TASK DETAILS —
Below is a block of records; repeat all of them exactly.

SUPPLIED DATA —
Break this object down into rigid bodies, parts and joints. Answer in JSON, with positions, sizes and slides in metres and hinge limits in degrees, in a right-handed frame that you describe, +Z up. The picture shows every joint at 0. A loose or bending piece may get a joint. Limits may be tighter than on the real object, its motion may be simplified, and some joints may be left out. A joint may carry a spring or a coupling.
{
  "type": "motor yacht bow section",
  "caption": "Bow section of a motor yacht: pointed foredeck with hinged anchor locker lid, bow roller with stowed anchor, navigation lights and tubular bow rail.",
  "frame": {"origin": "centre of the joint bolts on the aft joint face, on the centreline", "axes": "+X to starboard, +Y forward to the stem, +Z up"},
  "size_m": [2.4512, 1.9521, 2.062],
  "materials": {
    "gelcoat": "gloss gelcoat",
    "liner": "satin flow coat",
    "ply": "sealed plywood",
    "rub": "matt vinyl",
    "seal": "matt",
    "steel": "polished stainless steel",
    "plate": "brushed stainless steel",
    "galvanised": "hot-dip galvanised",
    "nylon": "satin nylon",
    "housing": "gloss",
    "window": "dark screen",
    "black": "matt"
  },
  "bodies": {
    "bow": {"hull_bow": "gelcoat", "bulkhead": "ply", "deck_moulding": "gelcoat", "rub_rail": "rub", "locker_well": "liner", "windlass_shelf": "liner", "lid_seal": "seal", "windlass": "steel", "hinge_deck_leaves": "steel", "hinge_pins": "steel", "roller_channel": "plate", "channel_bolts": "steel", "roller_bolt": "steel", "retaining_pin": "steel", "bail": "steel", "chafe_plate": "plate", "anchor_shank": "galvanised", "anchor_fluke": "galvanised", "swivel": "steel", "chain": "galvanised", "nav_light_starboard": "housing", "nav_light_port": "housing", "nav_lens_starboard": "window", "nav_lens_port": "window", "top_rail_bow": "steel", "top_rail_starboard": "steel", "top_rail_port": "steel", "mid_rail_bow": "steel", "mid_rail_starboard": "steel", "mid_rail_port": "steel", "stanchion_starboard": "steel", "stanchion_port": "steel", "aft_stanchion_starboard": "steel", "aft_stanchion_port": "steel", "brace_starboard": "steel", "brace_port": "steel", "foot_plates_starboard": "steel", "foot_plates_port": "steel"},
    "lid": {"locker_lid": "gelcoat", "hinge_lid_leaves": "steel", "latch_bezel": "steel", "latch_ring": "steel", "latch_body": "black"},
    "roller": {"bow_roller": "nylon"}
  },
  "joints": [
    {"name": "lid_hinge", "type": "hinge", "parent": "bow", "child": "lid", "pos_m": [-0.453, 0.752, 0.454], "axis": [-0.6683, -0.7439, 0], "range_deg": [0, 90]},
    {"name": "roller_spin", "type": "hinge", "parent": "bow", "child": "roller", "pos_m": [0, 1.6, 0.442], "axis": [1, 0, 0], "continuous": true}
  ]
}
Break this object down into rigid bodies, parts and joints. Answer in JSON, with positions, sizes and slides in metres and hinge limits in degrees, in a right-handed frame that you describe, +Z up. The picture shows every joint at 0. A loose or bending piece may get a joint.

ANSWER —
Break this object down into rigid bodies, parts and joints. Answer in JSON, with positions, sizes and slides in metres and hinge limits in degrees, in a right-handed frame that you describe, +Z up. The picture shows every joint at 0. A loose or bending piece may get a joint. Limits may be tighter than on the real object, its motion may be simplified, and some joints may be left out. A joint may carry a spring or a coupling.
{
  "type": "motor yacht bow section",
  "caption": "Bow section of a motor yacht: pointed foredeck with hinged anchor locker lid, bow roller with stowed anchor, navigation lights and tubular bow rail.",
  "frame": {"origin": "centre of the joint bolts on the aft joint face, on the centreline", "axes": "+X to starboard, +Y forward to the stem, +Z up"},
  "size_m": [2.4512, 1.9521, 2.062],
  "materials": {
    "gelcoat": "gloss gelcoat",
    "liner": "satin flow coat",
    "ply": "sealed plywood",
    "rub": "matt vinyl",
    "seal": "matt",
    "steel": "polished stainless steel",
    "plate": "brushed stainless steel",
    "galvanised": "hot-dip galvanised",
    "nylon": "satin nylon",
    "housing": "gloss",
    "window": "dark screen",
    "black": "matt"
  },
  "bodies": {
    "bow": {"hull_bow": "gelcoat", "bulkhead": "ply", "deck_moulding": "gelcoat", "rub_rail": "rub", "locker_well": "liner", "windlass_shelf": "liner", "lid_seal": "seal", "windlass": "steel", "hinge_deck_leaves": "steel", "hinge_pins": "steel", "roller_channel": "plate", "channel_bolts": "steel", "roller_bolt": "steel", "retaining_pin": "steel", "bail": "steel", "chafe_plate": "plate", "anchor_shank": "galvanised", "anchor_fluke": "galvanised", "swivel": "steel", "chain": "galvanised", "nav_light_starboard": "housing", "nav_light_port": "housing", "nav_lens_starboard": "window", "nav_lens_port": "window", "top_rail_bow": "steel", "top_rail_starboard": "steel", "top_rail_port": "steel", "mid_rail_bow": "steel", "mid_rail_starboard": "steel", "mid_rail_port": "steel", "stanchion_starboard": "steel", "stanchion_port": "steel", "aft_stanchion_starboard": "steel", "aft_stanchion_port": "steel", "brace_starboard": "steel", "brace_port": "steel", "foot_plates_starboard": "steel", "foot_plates_port": "steel"},
    "lid": {"locker_lid": "gelcoat", "hinge_lid_leaves": "steel", "latch_bezel": "steel", "latch_ring": "steel", "latch_body": "black"},
    "roller": {"bow_roller": "nylon"}
  },
  "joints": [
    {"name": "lid_hinge", "type": "hinge", "parent": "bow", "child": "lid", "pos_m": [-0.453, 0.752, 0.454], "axis": [-0.6683, -0.7439, 0], "range_deg": [0, 90]},
    {"name": "roller_spin", "type": "hinge", "parent": "bow", "child": "roller", "pos_m": [0, 1.6, 0.442], "axis": [1, 0, 0], "continuous": true}
  ]
}
Break this object down into rigid bodies, parts and joints. Answer in JSON, with positions, sizes and slides in metres and hinge limits in degrees, in a right-handed frame that you describe, +Z up. The picture shows every joint at 0. A loose or bending piece may get a joint.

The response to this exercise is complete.